> YOUR GOAL:
Copy every line, leaving nothing out and adding nothing.

## start DATASET SECTION

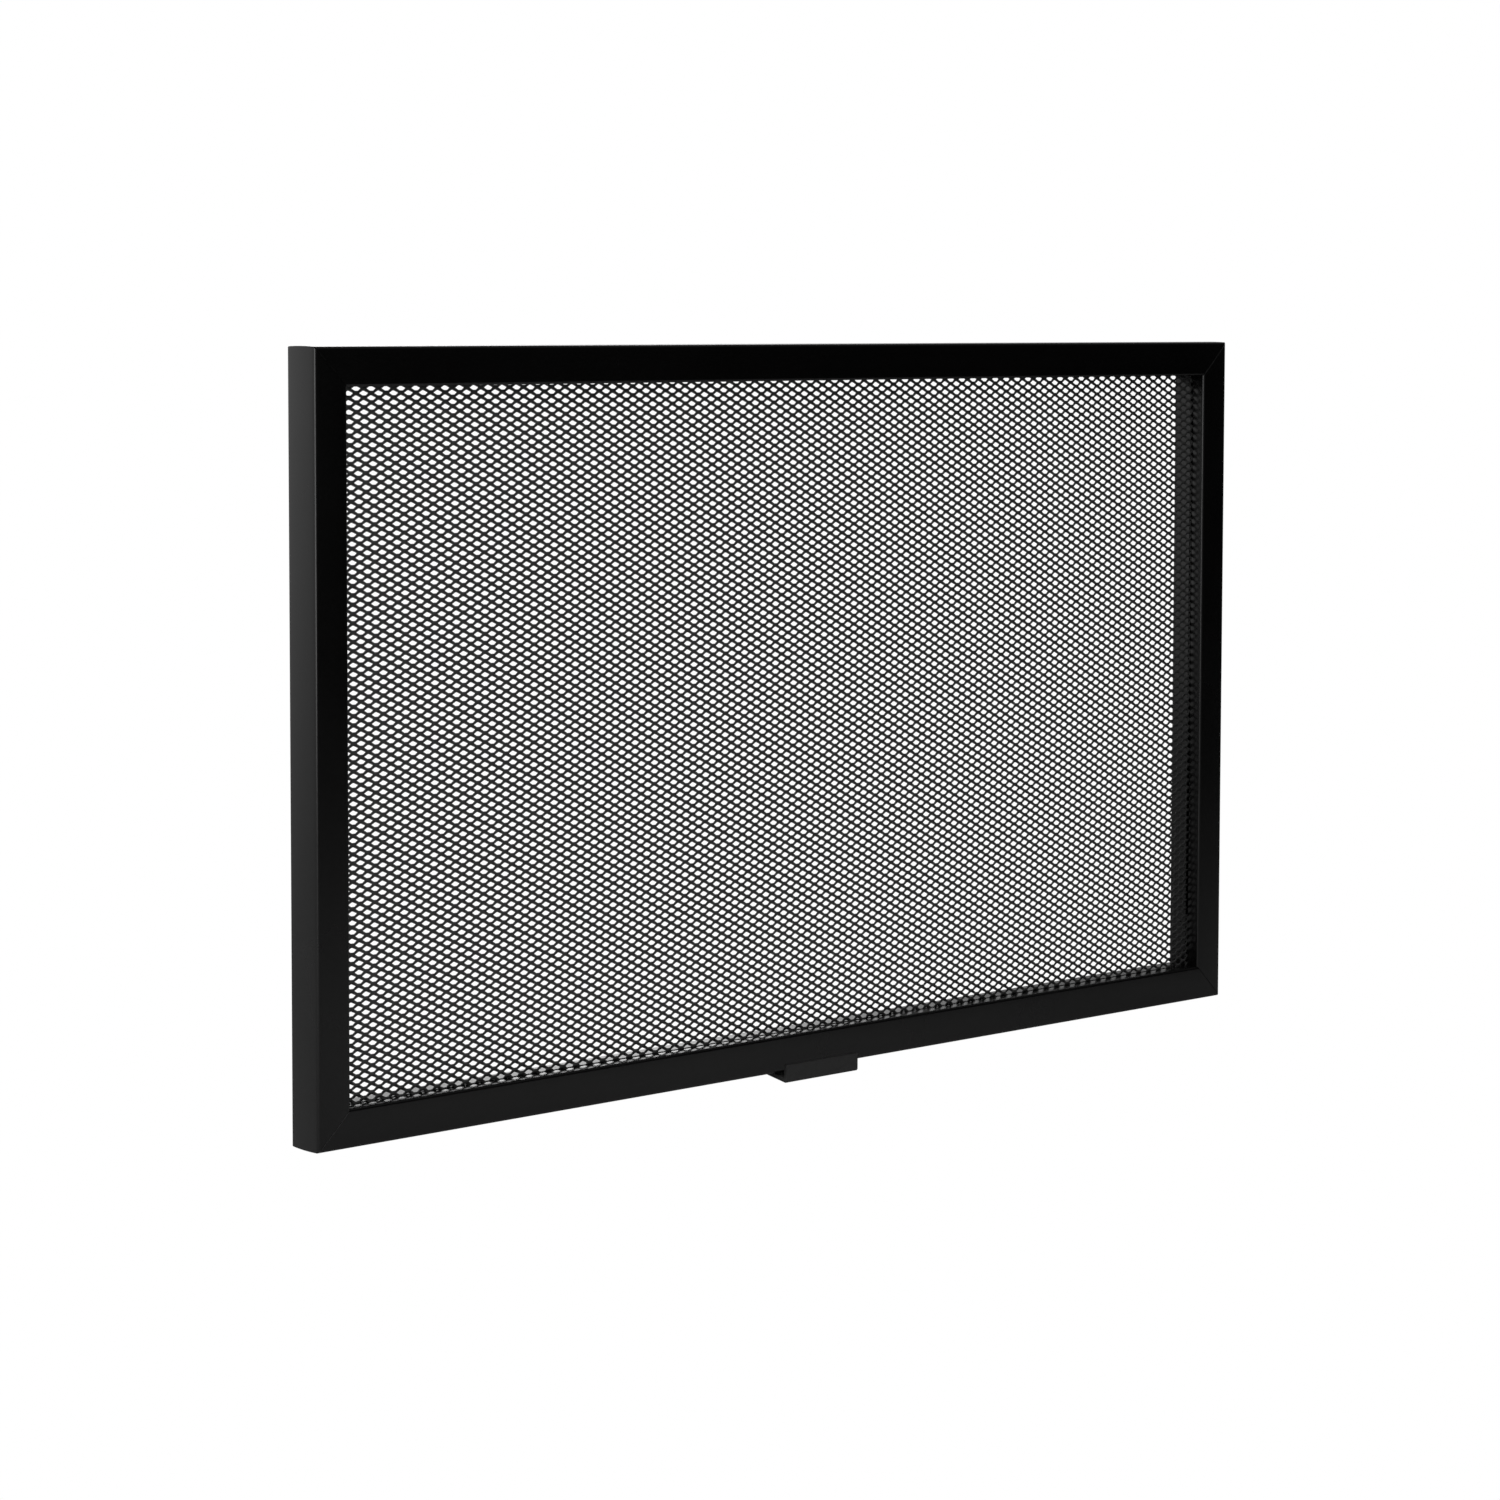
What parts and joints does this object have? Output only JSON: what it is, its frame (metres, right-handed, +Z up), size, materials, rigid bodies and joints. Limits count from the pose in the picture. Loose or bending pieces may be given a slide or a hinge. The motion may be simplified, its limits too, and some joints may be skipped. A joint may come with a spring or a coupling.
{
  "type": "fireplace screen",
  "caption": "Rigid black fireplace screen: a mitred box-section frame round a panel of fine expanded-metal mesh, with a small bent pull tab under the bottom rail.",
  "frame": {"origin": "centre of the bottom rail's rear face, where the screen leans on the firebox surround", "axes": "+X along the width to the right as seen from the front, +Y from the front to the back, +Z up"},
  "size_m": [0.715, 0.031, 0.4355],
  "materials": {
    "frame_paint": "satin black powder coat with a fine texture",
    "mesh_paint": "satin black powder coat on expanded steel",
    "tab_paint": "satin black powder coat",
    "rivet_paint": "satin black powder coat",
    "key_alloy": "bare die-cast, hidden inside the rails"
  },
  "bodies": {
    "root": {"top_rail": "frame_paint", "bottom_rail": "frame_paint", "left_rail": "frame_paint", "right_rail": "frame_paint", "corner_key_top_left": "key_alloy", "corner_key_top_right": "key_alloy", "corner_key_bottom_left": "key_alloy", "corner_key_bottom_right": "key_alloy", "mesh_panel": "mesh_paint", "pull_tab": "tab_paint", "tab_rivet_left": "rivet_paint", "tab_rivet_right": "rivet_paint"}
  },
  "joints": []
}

## end DATASET SECTION

> TASK RESULT:
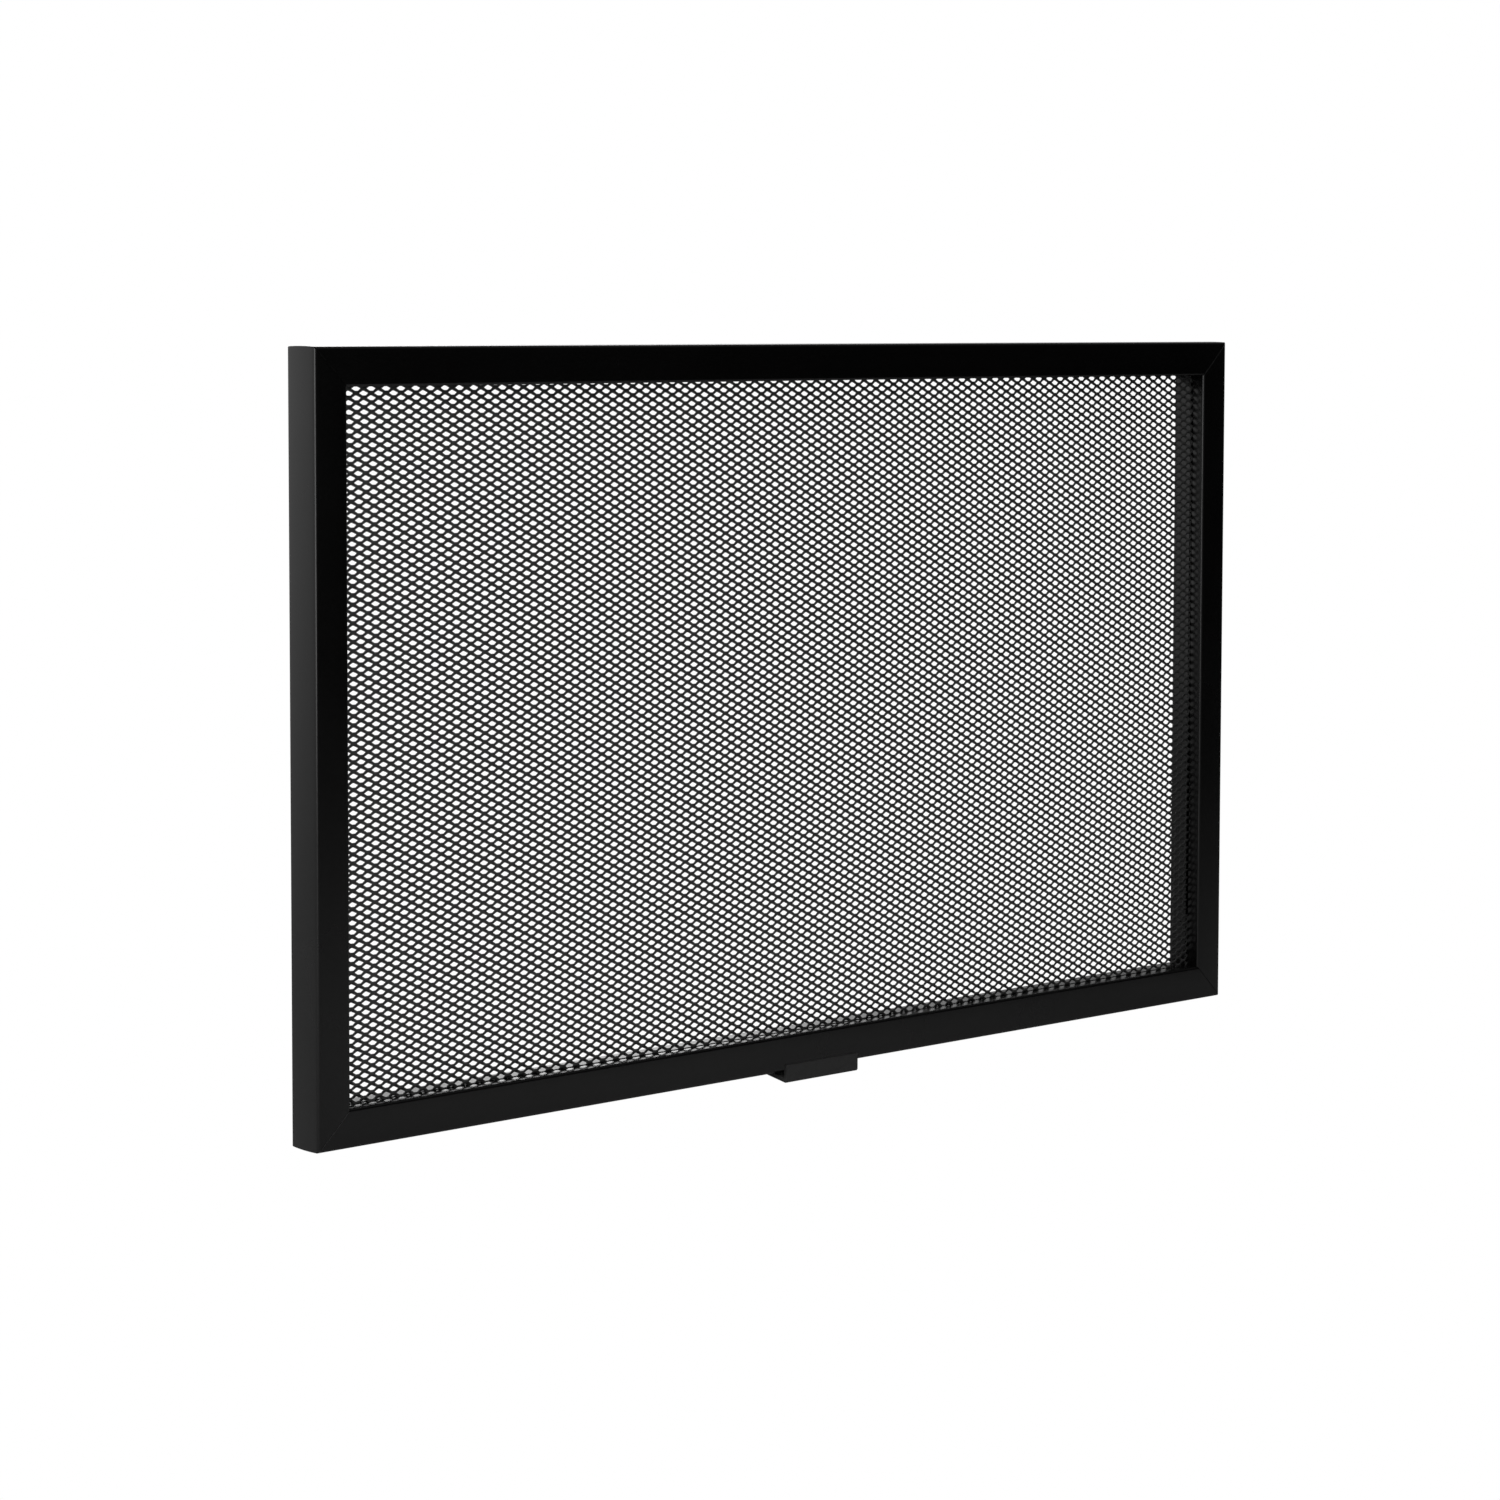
What parts and joints does this object have? Output only JSON: what it is, its frame (metres, right-handed, +Z up), size, materials, rigid bodies and joints. Limits count from the pose in the picture. Loose or bending pieces may be given a slide or a hinge. The motion may be simplified, its limits too, and some joints may be skipped. A joint may come with a spring or a coupling.
{
  "type": "fireplace screen",
  "caption": "Rigid black fireplace screen: a mitred box-section frame round a panel of fine expanded-metal mesh, with a small bent pull tab under the bottom rail.",
  "frame": {"origin": "centre of the bottom rail's rear face, where the screen leans on the firebox surround", "axes": "+X along the width to the right as seen from the front, +Y from the front to the back, +Z up"},
  "size_m": [0.715, 0.031, 0.4355],
  "materials": {
    "frame_paint": "satin black powder coat with a fine texture",
    "mesh_paint": "satin black powder coat on expanded steel",
    "tab_paint": "satin black powder coat",
    "rivet_paint": "satin black powder coat",
    "key_alloy": "bare die-cast, hidden inside the rails"
  },
  "bodies": {
    "root": {"top_rail": "frame_paint", "bottom_rail": "frame_paint", "left_rail": "frame_paint", "right_rail": "frame_paint", "corner_key_top_left": "key_alloy", "corner_key_top_right": "key_alloy", "corner_key_bottom_left": "key_alloy", "corner_key_bottom_right": "key_alloy", "mesh_panel": "mesh_paint", "pull_tab": "tab_paint", "tab_rivet_left": "rivet_paint", "tab_rivet_right": "rivet_paint"}
  },
  "joints": []
}